DATA EXCERPT.
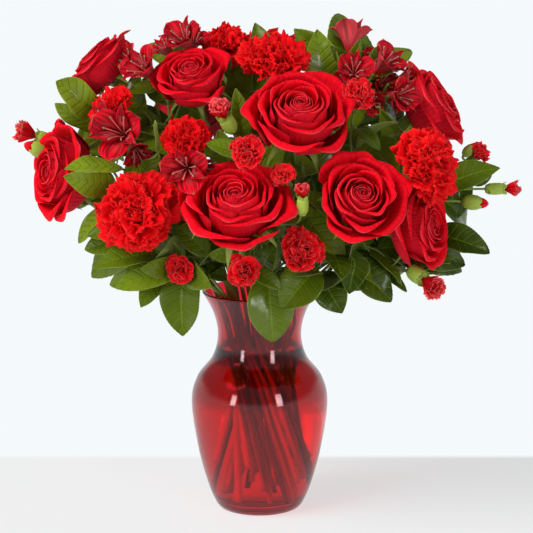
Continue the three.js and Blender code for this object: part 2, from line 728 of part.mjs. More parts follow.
// Pushes points in a plane apart until each pair keeps its distance, inside a circle.
function pushApart(points, reach, distance) {
  for (let round = 0; round < NECK_ROUNDS; round++) {
    points.forEach((p, i) =>
      points.slice(i + 1).forEach((q, k) => {
        const away = p.clone().sub(q);
        const short = distance(i, i + 1 + k) - away.length();
        if (short <= 0) return;
        away.setLength(short / 2);
        p.add(away);
        q.sub(away);
      }),
    );
    points.forEach((p) => p.clampLength(0, reach));
  }
}

// Where every stem stands in the neck. A gathering of stems leans together there, below what it
// carries.
function standInNeck(gatherings) {
  const centres = gatherings.map(({ leans, draw }) => {
    const sum = leans.reduce((total, lean) => total.add(lean), new THREE.Vector2());
    return sum.multiplyScalar(draw / leans.length).clampLength(0, NECK_REACH);
  });
  const width = gatherings.map(({ radius, leans }) => radius * (leans.length > 1 ? CLUSTER.width : 1));
  pushApart(centres, NECK_REACH - 2, (i, j) => width[i] + width[j] + NECK_CLEAR);
  return gatherings.flatMap(({ name, radius, leans }, g) => {
    const ring = leans.length > 1 ? radius * CLUSTER.ring : 0;
    const first = leans.length > 1 ? leans[0].clone().sub(centres[g]).angle() : 0;
    const turns = leans
      .map((lean, i) => ({ i, turn: lean.clone().sub(centres[g]).angle() - first }))
      .sort((p, q) => p.turn - q.turn);
    return turns.map(({ i }, order) => {
      const turn = first + (order / leans.length) * 2 * Math.PI;
      const { x, y } = new THREE.Vector2(ring, 0)
        .rotateAround(new THREE.Vector2(), turn)
        .add(centres[g]);
      return { name, i, radius, neck: new THREE.Vector3(x, y, VASE.neckHeight) };
    });
  });
}

// Moves a cut end inward until it stands clear of the wall.
function keepInVase({ foot, radius }) {
  const reach = vaseRadius(foot.z) - VASE.wall - radius - FOOT_CLEAR;
  const out = Math.hypot(foot.x, foot.y);
  if (out > reach) foot.multiply(new THREE.Vector3(reach / out, reach / out, 1));
}

// Moves the cut ends of two stems apart where the stems pass too close. Stems of one gathering
// lean on one another at the neck and part below it.
function partStems(one, two) {
  const together = one.name === two.name;
  const [mine, theirs] = [new THREE.Vector3(), new THREE.Vector3()];
  const top = together ? LEAN : 0;
  const stretch = ({ neck, foot }) => new THREE.Line3(neck.clone().lerp(foot, top), foot);
  stretch(one).distanceSqToLine3(stretch(two), mine, theirs);
  const needed = one.radius + two.radius + (together ? 0 : STEM_CLEAR);
  const short = needed - mine.distanceTo(theirs);
  if (short <= NEAR_ENOUGH) return false;
  const push = mine.clone().sub(theirs).setLength((short + LEAST_NUDGE) / 2).setZ(0);
  [
    [one, mine, 1],
    [two, theirs, -1],
  ].forEach(([{ neck, foot }, near, way]) => {
    const share = near.distanceTo(neck) / foot.distanceTo(neck);
    foot.addScaledVector(push, way / Math.max(share, LEAST_LEVER));
  });
  return true;
}

// Gives every stem its cut end: the stems spiral out from the neck, cross one another and stand
// about the vase at uneven heights.
function spreadFeet(stems) {
  stems.forEach((stem, n) => {
    const { x, y } = stem.neck;
    const sway = FOOT_SWAY * (((n * 7) % 5) / 2 - 1);
    const turn = radians(FOOT_TWIST + sway);
    const { x: footX, y: footY } = new THREE.Vector2(x, y)
      .multiplyScalar(FOOT_SPREAD)
      .rotateAround(new THREE.Vector2(), turn);
    stem.foot = new THREE.Vector3(footX, footY, FOOT_HEIGHTS[n % FOOT_HEIGHTS.length]);
    keepInVase(stem);
  });
  for (let round = 0; round < FOOT_ROUNDS; round++) {
    let moved = false;
    stems.forEach((one, i) =>
      stems.slice(i + 1).forEach((two) => {
        moved = partStems(one, two) || moved;
      }),
    );
    stems.forEach(keepInVase);
    if (!moved) return stems;
  }
  throw new Error("the stems don't pass one another in the vase");
}

// Points from one place and heading to another, bent past whatever stands in the way.
function route(from, heading, to, arrival, blooms, radius) {
  const reach = from.distanceTo(to);
  const curve = new THREE.CubicBezierCurve3(
    from,
    from.clone().addScaledVector(heading, BEND.leaving * reach),
    to.clone().addScaledVector(arrival, -BEND.arriving * reach),
    to,
  );
  const points = curve.getPoints(STEM_STEPS);
  const free = (n) => n > 0 && n < STEM_STEPS;
  return bendClear({ points, edges: chain(points), free, radius, blooms });
}

const chain = (points) => points.slice(1).map((_, n) => [n, n + 1]);

// ---- Leaves ----------------------------------------------------------------------------------

// How far along the blade each row of a leaf stands, its share of the width, its rise and its fold.
const LEAF_SHAPE = [
  [0.3, 0.94, 0.07, 0.13],
  [0.66, 0.82, 0.08, 0.1],
  [1, 0.06, 0, 0.02],
];

// The edges that leave one point of a net three points wide, along, across and slantwise.
function netEdges(i, j, rows) {
  const n = 3 * i + j;
  const edges = [];
  if (j < 2) edges.push([n, n + 1]);
  if (i < rows - 1) edges.push([n, n + 3]);
  if (j < 2 && i < rows - 1) edges.push([n, n + 4], [n + 1, n + 3]);
  return edges;
}

// A leaf: a flat stalk to the knee, then a folded, arched blade with a waved edge.
function leaf({ start, knee, tip, width, face }, blooms) {
  const normal = facing(face);
  const along = tip.clone().sub(knee);
  const across = along.clone().cross(normal).normalize();
  const up = across.clone().cross(along).normalize();
  const row = (centre, half, fold) =>
    [-1, 0, 1].map((a) =>
      centre
        .clone()
        .addScaledVector(across, a * half)
        .addScaledVector(up, a ? fold : 0),
    );
  const rows = [row(start, 1, 0), row(knee, 1, 0)];
  LEAF_SHAPE.forEach(([t, share, arch, wave]) => {
    const centre = knee.clone().addScaledVector(along, t);
    centre.addScaledVector(up, arch * along.length());
    rows.push(row(centre, (share * width) / 2, wave * width));
  });
  const points = rows.flat();
  const edges = rows.flatMap((_, i) => [0, 1, 2].flatMap((j) => netEdges(i, j, rows.length)));
  bendClear({ points, edges, free: (n) => n > 2, radius: 1, blooms });
  return blade(rows, LEAF);
}
// ---- The bouquet -----------------------------------------------------------------------------

const all = [
  ...ROSES.map((bloom) => ({ ...bloom, kind: "rose" })),
  ...CARNATIONS.map((bloom) => ({ ...bloom, kind: "carnation" })),
  ...SPRAY_BLOOMS.map((bloom) => ({ kind: "spray", ...bloom })),
  ...LILIES.map((bloom) => ({ ...bloom, kind: "lily" })),
];
const named = (name) => all.find((bloom) => bloom.name === name);
const onPlan = ([x, y]) => new THREE.Vector2(x, y);

// How a gathering stands in the neck: below what it carries, drawn to the axis by a share of how
// far out that is.
const DRAW = { single: 0.14, low: 0.34, high: 0.13, leafy: 0.5 };
const LOW_FORK = 280; // a fork below this height counts as low
const GATHERINGS = [
  ...Object.entries({ ...ROSE_STEMS, ...CARNATION_STEMS }).map(([name, blooms]) => ({
    name,
    radius: name.startsWith("rose") ? STEM.rose : STEM.carnation,
    leans: blooms.map((bloom) => onPlan(named(bloom).at)),
    draw: DRAW.single,
  })),
  ...Object.entries({ ...SPRAY_STEMS, ...LILY_STEMS }).map(([name, { fork }]) => ({
    name,
    radius: STEM.branched,
    leans: [onPlan(fork)],
    draw: fork[2] < LOW_FORK ? DRAW.low : DRAW.high,
  })),
  ...Object.entries(BRANCHES).map(([name, { path }]) => ({
    name,
    radius: STEM.leafy,
    leans: [onPlan(path[0])],
    draw: DRAW.leafy,
  })),
];
const standing = spreadFeet(standInNeck(GATHERINGS));
layRim();

// The heading of a stem as it leaves the neck: up, and out in step with its place.
function heading({ x, y }) {
  return new THREE.Vector3(x, y, 0).multiplyScalar(NECK_FLARE / NECK_REACH).setZ(1).normalize();
}

function singleStems(name, names) {
  const stems = standing.filter((stem) => stem.name === name);
  const paths = [];
  const members = stems.flatMap(({ i, radius, neck, foot }) => {
    const bloom = named(names[i]);
    const others = all.filter((other) => other !== bloom);
    const { end, solids, stretches } = stemEnd(bloom);
    const points = route(neck, heading(neck), end, facing(bloom.face), others, radius);
    paths.push([points, radius], ...stretches);
    return [tube([foot, ...points], radius), ...solids];
  });
  paths.forEach(([points, radius]) => lay(points, chain(points), radius));
  return fuse(members);
}

function branchedStem(name, { fork, blooms }) {
  const [{ neck, foot, radius }] = standing.filter((stem) => stem.name === name);
  const point = v3(fork);
  const up = point.clone().sub(neck).normalize();
  const trunk = route(neck, heading(neck), point, up, all, radius);
  const paths = [[trunk, radius]];
  const twigs = blooms.map(named).flatMap((bloom) => {
    const others = all.filter((other) => other !== bloom);
    const { end, solids, stretches } = stemEnd(bloom);
    const points = route(point, up, end, facing(bloom.face), others, STEM.branch);
    paths.push([points, STEM.branch], ...stretches);
    return [tube(points, STEM.branch), ...solids];
  });
  paths.forEach(([points, thick]) => lay(points, chain(points), thick));
  return fuse([tube([foot, ...trunk], radius), ...twigs]);
}

const BRANCH_RISE = 26; // how far a leafy branch runs on from the neck before its first bend
const BRANCH_STEPS = 6;
function leafyBranch(name, { path, leaves }) {
  const [{ neck, foot, radius }] = standing.filter((stem) => stem.name === name);
  const bends = [neck, neck.clone().addScaledVector(heading(neck), BRANCH_RISE), ...path.map(v3)];
  const points = new THREE.CatmullRomCurve3(bends, false, "centripetal").getPoints(BRANCH_STEPS);
  const edges = chain(points);
  bendClear({ points, edges, free: (n) => n > 0, radius, blooms: all });
  const curve = new THREE.CatmullRomCurve3(points, false, "centripetal");
  const blades = leaves.map(({ from, knee, tip, width, face }) =>
    leaf({ start: curve.getPoint(from), knee: v3(knee), tip: v3(tip), width, face }, all),
  );
  lay(points, edges, radius);
  return fuse([tube([foot, ...points], radius), ...blades]);
}

const bouquet = new THREE.Group();
function add(name, solid, material, matrix) {
  const mesh = new THREE.Mesh(geometryOf(solid), material);
  mesh.name = name;
  if (matrix) mesh.applyMatrix4(matrix);
  bouquet.add(mesh);
}

add("vase", vase(), RED_GLASS);
// Each stem's hole in the water runs on a little below its cut end.
const HOLE_RUN = 0.04; // as a share of the stem's length below the neck
const holes = standing.map(({ neck, foot, radius }) =>
  tube([foot.clone().lerp(neck, -HOLE_RUN), neck], radius + HOLE_GAP),
);
add("water", water(holes), CLEAR_WATER);

const BLOOMS = {
  rose: { solid: roseBloom, material: ROSE_RED },
  carnation: {
    solid: (bloom) => frilledBloom({ ...bloom, layered: bloom.radius > 30 ? 3 : 2 }, CARNATION),
    material: CARNATION_RED,
  },
  spray: {
    solid: (bloom) => frilledBloom({ ...bloom, layered: bloom.radius > 14 ? 2 : 1 }, SPRAY),
    material: CARNATION_RED,
  },
  bud: { solid: (bloom) => frilledBloom(bloom, BUD), material: CARNATION_RED },
  lily: { solid: (bloom) => frilledBloom(bloom, LILY), material: LILY_RED },
};
all.forEach((bloom) => {
  const { solid, material } = BLOOMS[bloom.kind];
  add(bloom.name, solid(bloom), material, headFrame(seatOf(bloom), bloom.face, bloom.turn));
});

Object.entries({ ...ROSE_STEMS, ...CARNATION_STEMS }).forEach(([name, names]) =>
  add(name, singleStems(name, names), STEM_GREEN),
);
Object.entries({ ...SPRAY_STEMS, ...LILY_STEMS }).forEach(([name, stem]) =>
  add(name, branchedStem(name, stem), STEM_GREEN),
);
Object.entries(BRANCHES).forEach(([name, branch]) =>
  add(name, leafyBranch(name, branch), LEAF_GREEN),
);

export default bouquet;
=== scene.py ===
"""A bouquet of red roses, carnations, spray carnations and lilies in a red glass vase of water."""

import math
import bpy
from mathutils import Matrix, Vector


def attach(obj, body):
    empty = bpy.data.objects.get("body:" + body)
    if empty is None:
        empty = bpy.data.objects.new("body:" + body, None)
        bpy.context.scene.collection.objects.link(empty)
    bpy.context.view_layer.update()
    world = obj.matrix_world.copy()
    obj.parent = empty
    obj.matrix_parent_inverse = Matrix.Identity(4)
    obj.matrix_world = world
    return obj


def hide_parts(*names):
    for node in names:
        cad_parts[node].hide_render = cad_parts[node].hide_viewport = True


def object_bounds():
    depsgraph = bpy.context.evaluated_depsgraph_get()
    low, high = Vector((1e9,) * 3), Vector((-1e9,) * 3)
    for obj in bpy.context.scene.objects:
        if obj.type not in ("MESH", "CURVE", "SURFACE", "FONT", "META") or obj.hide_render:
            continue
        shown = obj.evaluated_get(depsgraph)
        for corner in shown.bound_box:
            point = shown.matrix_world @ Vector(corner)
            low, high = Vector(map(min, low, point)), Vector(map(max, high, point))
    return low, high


bl_info = {
    "name": "Red Bouquet in a Glass Vase",
    "version": (1, 0, 0),
    "blender": (4, 5, 0),
    "location": "View3D > Sidebar > Bouquet",
    "description": "Builds the blooms, leaves, stems, water and vase of a red bouquet",
    "category": "Object",
}

import bpy
import numpy as np
from bpy.props import FloatProperty, FloatVectorProperty, IntProperty, PointerProperty
from mathutils import Vector

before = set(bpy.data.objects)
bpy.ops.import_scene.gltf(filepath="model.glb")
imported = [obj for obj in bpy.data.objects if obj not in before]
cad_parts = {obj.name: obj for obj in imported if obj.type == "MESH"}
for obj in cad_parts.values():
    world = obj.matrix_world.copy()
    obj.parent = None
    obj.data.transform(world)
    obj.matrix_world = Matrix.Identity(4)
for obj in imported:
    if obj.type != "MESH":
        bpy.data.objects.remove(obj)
CAD_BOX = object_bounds()
MM = 0.001  # the tables below are in millimetres, and the scene is in metres
UP = np.array((0, 0, 1))
GOLDEN_TURN = 137.5  # degrees from one petal to the next
SEEDS = {"stems": 100, "leaves": 200, "lily mates": 300}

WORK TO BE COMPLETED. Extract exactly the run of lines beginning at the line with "Object.entries(BRANCHES).forEach(([name, branch]) =>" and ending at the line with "for corner in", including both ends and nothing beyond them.

EXPECTED ANSWER.
Object.entries(BRANCHES).forEach(([name, branch]) =>
  add(name, leafyBranch(name, branch), LEAF_GREEN),
);

export default bouquet;
=== scene.py ===
"""A bouquet of red roses, carnations, spray carnations and lilies in a red glass vase of water."""

import math
import bpy
from mathutils import Matrix, Vector


def attach(obj, body):
    empty = bpy.data.objects.get("body:" + body)
    if empty is None:
        empty = bpy.data.objects.new("body:" + body, None)
        bpy.context.scene.collection.objects.link(empty)
    bpy.context.view_layer.update()
    world = obj.matrix_world.copy()
    obj.parent = empty
    obj.matrix_parent_inverse = Matrix.Identity(4)
    obj.matrix_world = world
    return obj


def hide_parts(*names):
    for node in names:
        cad_parts[node].hide_render = cad_parts[node].hide_viewport = True


def object_bounds():
    depsgraph = bpy.context.evaluated_depsgraph_get()
    low, high = Vector((1e9,) * 3), Vector((-1e9,) * 3)
    for obj in bpy.context.scene.objects:
        if obj.type not in ("MESH", "CURVE", "SURFACE", "FONT", "META") or obj.hide_render:
            continue
        shown = obj.evaluated_get(depsgraph)
        for corner in shown.bound_box:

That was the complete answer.